NLTK Library and Complicated Lists

The next lab will use a library called NLTK. Today we will discuss a little more detail about what's involved when you use ANY library, as well as the tools NLTK brings us. We'll use this as a running example to go deeper into lists that contain other things beyond primitives. You can find several other simple examples on this tutorial webpage.

Today in Class

  1. Importing NLTK and downloading data
  2. English functions like word_tokenize(s) and pos_tag(L)
  3. Review: lists of tuples.
  4. NLTK's stop word list
  5. NLTK's FreqDist

Install NLTK

conda install nltk

You should be able to understand this program.

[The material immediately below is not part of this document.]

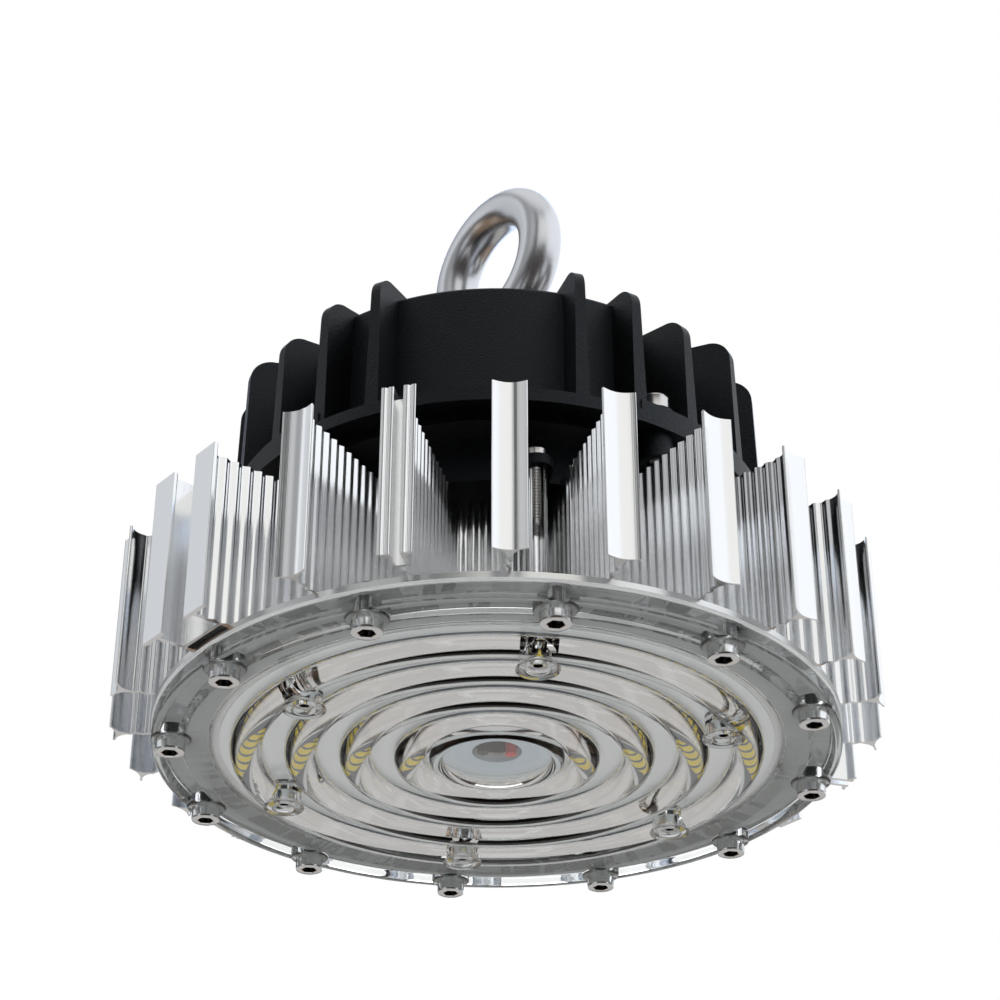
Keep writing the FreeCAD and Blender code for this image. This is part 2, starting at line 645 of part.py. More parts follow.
def driver_housing():
    """Die cast driver housing: flange, drum, ribs, roof webs and eye boss in one piece, open below."""
    body = drum().multiFuse([flange()] + ribs() + roof_webs())
    seat = rod(COVER_RADIUS + SEAT_PLAY, DRIVER_Z, DRUM_INSIDE_Z)
    cuts = [cavity(), seat, rod(EYE_SHANK / 2 + HOLE_PLAY, CEILING_Z, HUB_Z)]
    cuts.append(rod(GLAND_THREAD / 2 + HOLE_PLAY, CEILING_Z, HUB_Z, gland_place()))
    cuts += holes(M6[0] / 2 + HOLE_PLAY, DRIVER_Z, HOUSING_SEAT_Z, housing_places())
    return body.cut(cuts).removeSplitter()


def driver_gasket():
    return tube(COVER_RADIUS, COVER_RADIUS - COVER_GASKET_WIDTH, COVER_TOP, DRUM_INSIDE_Z)


def pillar_places():
    return [polar(PILLAR_CIRCLE, DRIVER_TURN + a) for a in around(4, 45)]


def driver_cover():
    """Bottom cover of the housing, with the pillars that the circuit board stands on."""
    pillars = [rod(PILLAR_RADIUS, DRIVER_Z, CIRCUIT_Z, at) for at in pillar_places()]
    disc = rod(COVER_RADIUS, DRIVER_Z, COVER_TOP).multiFuse(pillars)
    return disc.cut(holes(WIRE_RADIUS, DRIVER_Z, COVER_TOP, wire_places())).removeSplitter()


# ---- driver circuit ----

def transformer():
    at = polar(TRANSFORMER_OFFSET, DRIVER_TURN)
    core = block(CORE_LENGTH, CORE_WIDTH, CORE_HEIGHT, CIRCUIT_TOP, at)
    middle = CIRCUIT_TOP + CORE_HEIGHT / 2
    return core.fuse(rod(WINDING_RADIUS, middle - WINDING_HEIGHT / 2, middle + WINDING_HEIGHT / 2, at))


def capacitors():
    places = [polar(CAPACITOR_CIRCLE, DRIVER_TURN + a) for a in CAPACITOR_AZIMUTHS]
    top = CIRCUIT_TOP + CAPACITOR_HEIGHT
    return Part.makeCompound([rod(CAPACITOR_RADIUS, CIRCUIT_TOP, top, at) for at in places])


def choke():
    at = polar(CHOKE_CIRCLE, DRIVER_TURN + CHOKE_AZIMUTH)
    return tube(CHOKE_RADIUS, CHOKE_BORE, CIRCUIT_TOP, CIRCUIT_TOP + CHOKE_HEIGHT, at)


def heat_spreader():
    """Angle of aluminium sheet that stands on the board beside the transistors."""
    length, thick = SPREADER_LENGTH, SPREADER_THICKNESS
    at = Vector(-SPREADER_OFFSET, -length / 2, CIRCUIT_TOP)
    wall = Part.makeBox(thick, length, SPREADER_HEIGHT, at)
    foot = Part.makeBox(3 * thick, length, thick, at - Vector(2 * thick, 0, 0))
    return turned(wall.fuse(foot).removeSplitter(), DRIVER_TURN)


def power_transistors():
    width, depth, height = TRANSISTOR
    x = -SPREADER_OFFSET + SPREADER_THICKNESS
    ys = (-TRANSISTOR_SPACING / 2, TRANSISTOR_SPACING / 2)
    boxes = [Part.makeBox(depth, width, height, Vector(x, y - width / 2, CIRCUIT_TOP)) for y in ys]
    return turned(Part.makeCompound(boxes), DRIVER_TURN)


# ---- lifting eye and cable gland ----

def eye_bolt():
    """Forged lifting eye: round ring, collar and threaded shank in one piece."""
    centre = Vector(0, 0, EYE_SEAT_Z + EYE_CENTRE)
    ring = Part.makeTorus(EYE_MEAN_RADIUS, EYE_ROD / 2, centre, Vector(0, 1, 0))
    ring.rotate(centre, UP, 90)
    collar_top = EYE_SEAT_Z + COLLAR_HEIGHT
    collar = rod(COLLAR_RADIUS, EYE_SEAT_Z, collar_top)
    neck = Part.makeCone(COLLAR_RADIUS, NECK_RADIUS, NECK_HEIGHT - COLLAR_HEIGHT, Vector(0, 0, collar_top))
    neck = neck.cut(rod(COLLAR_RADIUS, EYE_SEAT_Z + EYE_CENTRE - EYE_MEAN_RADIUS, EYE_SEAT_Z + EYE_CENTRE))
    shank = rod(EYE_SHANK / 2, EYE_SEAT_Z - EYE_SHANK_LENGTH, EYE_SEAT_Z)
    return turned(ring.multiFuse([collar, neck, shank]), EYE_TURN)


def eye_washer():
    return tube(WASHER_RADIUS, EYE_SHANK / 2 + HOLE_PLAY, HUB_Z, EYE_SEAT_Z)


def eye_nut():
    nut = hexagon(NUT_ACROSS, CEILING_Z - NUT_HEIGHT, CEILING_Z)
    return nut.cut(rod(EYE_SHANK / 2 + THREAD_PLAY, CEILING_Z - NUT_HEIGHT, CEILING_Z))


def gland_body():
    at = gland_place()
    top = RIM_Z + GLAND_FLANGE + GLAND_CAP_HEIGHT / 2
    low = CEILING_Z - LOCKNUT_HEIGHT - 1
    body = hexagon(GLAND_ACROSS + 2, RIM_Z, RIM_Z + GLAND_FLANGE, at)
    body = body.multiFuse([rod(GLAND_THREAD / 2, low, RIM_Z, at), rod(GLAND_BODY, RIM_Z, top, at)])
    return body.cut(rod(GLAND_BORE / 2, low, top, at))


def gland_cap():
    """Dome nut over the gland's body, closing on the seal."""
    at = gland_place()
    low, high = RIM_Z + GLAND_FLANGE, RIM_Z + GLAND_FLANGE + GLAND_CAP_HEIGHT
    body_top = low + GLAND_CAP_HEIGHT / 2
    across = 2 * (GLAND_BODY + THREAD_PLAY) + 3
    nut = hexagon(across, low, high, at)
    return nut.cut([rod(GLAND_BODY + THREAD_PLAY, low, body_top, at), rod(GLAND_BORE / 2, low, high, at)])


def gland_seal():
    at = gland_place()
    high = RIM_Z + GLAND_FLANGE + GLAND_CAP_HEIGHT
    return tube(GLAND_BORE / 2, GLAND_SEAL_BORE / 2, high - GLAND_SEAL_HEIGHT, high, at)


def gland_locknut():
    at = gland_place()
    nut = hexagon(GLAND_ACROSS, CEILING_Z - LOCKNUT_HEIGHT, CEILING_Z, at)
    return nut.cut(rod(GLAND_THREAD / 2 + THREAD_PLAY, CEILING_Z - LOCKNUT_HEIGHT, CEILING_Z, at))


def nodes():
    parts = {
        "lens": lens(),
        "lens_gasket": lens_gasket(),
        "lens_screws": screws(M5, SCREW_LENGTH, SEAT_Z, screw_places(), True),
        "cup_screws": screws(M4, CUP_SCREW_LENGTH, CUP_SINK + M4[2], cup_places(), True),
        "led_board": led_board(),
        "base_plate": base_plate(),
        "heat_sink": heat_sink(),
        "adapter_pan": adapter_pan(),
        "pan_screws": screws(M4, PAN_SCREW_LENGTH, PAN_Z + PAN_FLOOR, pan_lug_places(), False),
        "wire_grommet": wire_grommet(),
        "wire_black": wire(wire_places()[0]),
        "wire_red": wire(wire_places()[1]),
        "driver_housing": driver_housing(),
        "housing_screws": screws(M6, HOUSING_SCREW_LENGTH, HOUSING_SEAT_Z, housing_places(), False),
        "driver_gasket": driver_gasket(),
        "driver_cover": driver_cover(),
        "driver_circuit": rod(CIRCUIT_RADIUS, CIRCUIT_Z, CIRCUIT_TOP),
        "transformer": transformer(),
        "capacitors": capacitors(),
        "choke": choke(),
        "heat_spreader": heat_spreader(),
        "power_transistors": power_transistors(),
        "eye_bolt": eye_bolt(),
        "eye_washer": eye_washer(),
        "eye_nut": eye_nut(),
        "gland_body": gland_body(),
        "gland_cap": gland_cap(),
        "gland_seal": gland_seal(),
        "gland_locknut": gland_locknut(),
    }
    for number, radius in enumerate(led_radii(), 1):
        parts[f"led_ring_{number}"] = led_ring(radius)
    return parts


os.makedirs("parts", exist_ok=True)
for name, shape in nodes().items():
    shape.exportStep(f"parts/{name}.step")
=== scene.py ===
"""Looks of the high bay light: its visible surfaces, piece by piece as the lamp is put together."""
import math

import bmesh
import bpy
import numpy as np
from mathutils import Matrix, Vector


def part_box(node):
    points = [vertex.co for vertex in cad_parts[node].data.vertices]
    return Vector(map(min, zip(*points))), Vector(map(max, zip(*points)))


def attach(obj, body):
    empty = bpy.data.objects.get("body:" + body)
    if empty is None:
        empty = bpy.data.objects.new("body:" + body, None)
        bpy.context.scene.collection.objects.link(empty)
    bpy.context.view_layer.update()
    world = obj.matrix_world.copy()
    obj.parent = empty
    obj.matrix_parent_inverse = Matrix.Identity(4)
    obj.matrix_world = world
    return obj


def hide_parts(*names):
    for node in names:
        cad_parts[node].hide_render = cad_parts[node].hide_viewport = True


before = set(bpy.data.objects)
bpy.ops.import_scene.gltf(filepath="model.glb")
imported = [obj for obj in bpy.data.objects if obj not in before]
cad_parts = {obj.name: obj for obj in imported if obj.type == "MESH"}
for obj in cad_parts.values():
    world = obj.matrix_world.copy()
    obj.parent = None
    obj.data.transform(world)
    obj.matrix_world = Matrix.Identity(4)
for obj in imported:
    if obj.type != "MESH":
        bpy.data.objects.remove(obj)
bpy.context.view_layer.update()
MM = 0.001

# ---------------------------------------------------------------------------
# Camera: it stands in front of the lamp and well below it, and looks up at the
# lens, so the fins and the driver are seen from their lower side.
CAMERA_AZIMUTH = -9.17
CAMERA_ELEVATION = -24.18
CAMERA_DISTANCE = 783.8 * MM
CAMERA_TILT = 31.0
CAMERA_PAN = -0.083
CAMERA_LENS = 82.83
CAMERA_SENSOR = 36.0
CAMERA_NEAR = 10 * MM


def polar(radius, azimuth, z=0.0):
    """Point at a radius and an azimuth: azimuth 0 is -Y, and it grows towards +X. Arrays give arrays."""
    a = np.radians(azimuth)
    return np.stack(np.broadcast_arrays(radius * np.sin(a), -radius * np.cos(a), z), -1)


reach = CAMERA_DISTANCE * math.cos(math.radians(CAMERA_ELEVATION))
drop = CAMERA_DISTANCE * math.sin(math.radians(CAMERA_ELEVATION))
camera = bpy.data.objects.new("camera", bpy.data.cameras.new("camera"))
camera.data.lens = CAMERA_LENS
camera.data.sensor_width = CAMERA_SENSOR
camera.data.clip_start = CAMERA_NEAR
camera.location = polar(reach, CAMERA_AZIMUTH, drop)
camera.rotation_euler = (math.radians(90 + CAMERA_TILT), 0, math.radians(CAMERA_AZIMUTH + CAMERA_PAN))
bpy.context.scene.collection.objects.link(camera)
bpy.context.scene.camera = camera
bpy.context.scene.view_settings.view_transform = "Standard"

# ---------------------------------------------------------------------------
# Studio: a pale floor far below the hanging lamp, a white background and four soft
# boxes. Bright and clear parts reflect a dim room with panels of light instead.
FLOOR_DROP = 1.75
FLOOR_REACH = 6.0
FLOOR_COLOUR = (0.86, 0.86, 0.86, 1)
FLOOR_ROUGHNESS = 0.8
BACKGROUND = (1.0, 1.0, 1.0, 1)
ROOM_BELOW = (0.055, 0.045, 0.04, 1)
ROOM_ABOVE = (0.06, 0.062, 0.066, 1)
ROOM_BLEND = 0.1
LAMP_MIDDLE = 0.08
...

One thing NLTK does for you is to split up English text into "tokens", words and punctuation. It also has English processors like a Part of Speech (POS) tagger that comes in handy. Below is an example program that tags all the words with their POS and pulls out just the nouns.

You can run this one from here directly:

import nltk   # of course
nltk.download('punkt')
nltk.download('averaged_perceptron_tagger')   # machine learned model you download once

      
def extract_nouns(sentence):
      """ Given a string, this returns a List of strings as the sentence's nouns """
      # Try printing each of these out to see what they contain.
      tokens = nltk.word_tokenize(sentence)
      tagged = nltk.pos_tag(tokens)

      # Get the nouns!
      nouns = list()
      for word,tag in tagged:
         if tag.startswith('NN'):   # If the part of speech is an NN, it's a noun
             nouns.append(word)

      return nouns
  
sent = input("Sentence? ")          # John left the store after buying some peaches.
nouns = extract_nouns(sent)
print("Your nouns are: ", nouns)